Antipsychotic Medications: Safe for All?
(Ivanhoe Newswire) – Getting older can come along with some pretty unpleasant changes to our bodies, minds, and in some cases behavior. These behavioral disturbances that can appear in old age, often due to dementia, are treated by antipsychotic medications off-label; but are the drugs safe? A new study asks this same question and finds that some of the most common antipsychotics might by neither safe nor effective for older patients.
In the study 332 patients over the age of 40 who had been diagnosed with psychosis associated with schizophrenia, mood disorders, PTSD, or dementia were randomly given a mixture of two, three, or four common atypical antipsychotic medications.
The four antipsychotics used in the study were aripiprazole (Abilify), olanzapine (Zyprexa), quetiapine (Seroquel), and risperidone (Risperdal).
The researchers then followed the participants’ health to note any issues that may have been caused by the antipsychotics. Researchers also measured the participants’ symptoms of psychosis such as delusions and unusual behavior using the Brief Psychiatric Rating Scale.
"While there were a few significant differences among the four drugs, the overall risk-benefit ratio for the AAPs in patients over age 40 was not favorable, irrespective of diagnosis and drug," Dilip V. Jeste, M.D., Professor of Psychiatry and Neurosciences, and Director of the Stein Institute for Research on Aging at UC San Diego was quoted as saying.
Although the patients were initially set to receive the medications for two years, the average length ended up being only six months because of side effects or the drugs were not effective. At the end of two years, about 25% of the patients developed serious adverse effects and over 50% developed non-serious adverse effects.
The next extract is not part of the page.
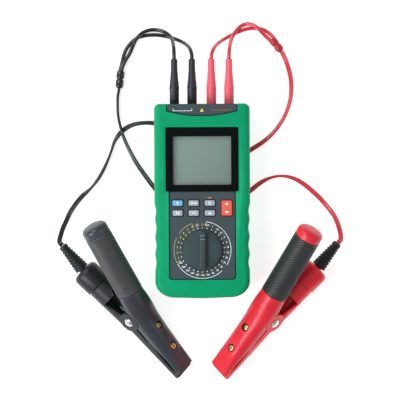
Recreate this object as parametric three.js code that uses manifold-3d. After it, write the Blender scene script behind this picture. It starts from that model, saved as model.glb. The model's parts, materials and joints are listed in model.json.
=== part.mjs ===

The participants also showed no significant improvement on the Brief Psychiatric Rating Scale, leading researchers to conclude that the antipsychotics were not very effective in treating the symptoms of psychosis.
But with few options available, what are doctors and caregivers supposed to do to help these people?
"When these medications are used off-label, they should be given in low dosages and for short durations, and their side effects monitored closely," Dr. Jeste was quoted as saying.